The idea that all Native Americans were massacred by the colonists is untrue. A majority of the original owners of America were ruthlessly treated, but not entirely exterminated. Through the American system of reservations their presence has been contained and kept remote from the center of modern society.
This has led to the systematic oppression of almost 3 million full Native Americans, who, against all odds, are finally starting to enroll in college and graduate school and becoming homeowners at a greatly increasing rate. Despite that bit of optimistic news, Native Americans demonstrate double and triple the rates of death due to alcoholism, tuberculosis, diabetes, injuries, and suicide. Native youths are 62% more likely to die by suicide than their counterparts and do so at the highest rate of any ethnic group in the country. This is heartbreaking.

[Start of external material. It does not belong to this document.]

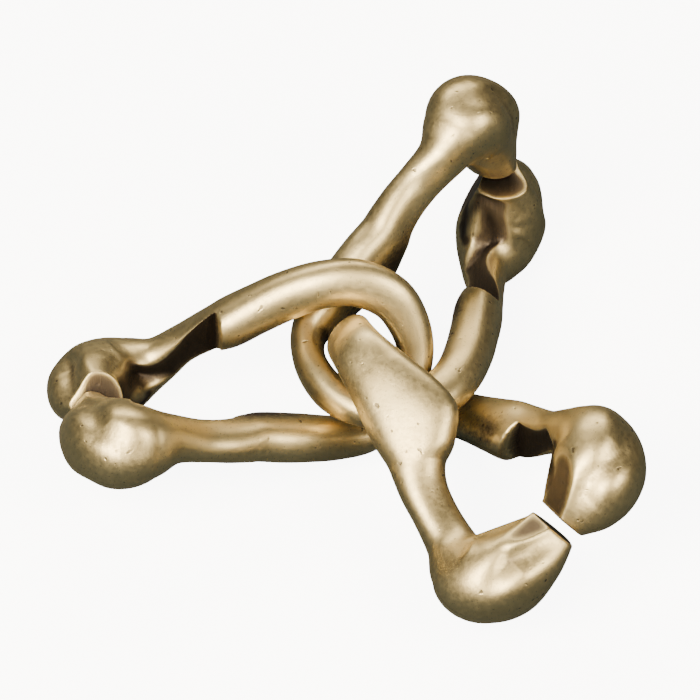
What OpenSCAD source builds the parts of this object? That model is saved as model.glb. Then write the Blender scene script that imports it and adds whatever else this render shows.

Look, there’s no need to throw your turkey out the window or uninvite your family. The key to making Thanksgiving feasible, reasonable, and appropriate for our collective future is to give it similar treatment as we have to Columbus Day. It is time to educate ourselves and others, reinsert the Native American perspective into a story that is supposed to be about them, and maybe a new name. Every day we are alive and well should be Thanksgiving. And on the third Thursday in November should be all about the truth.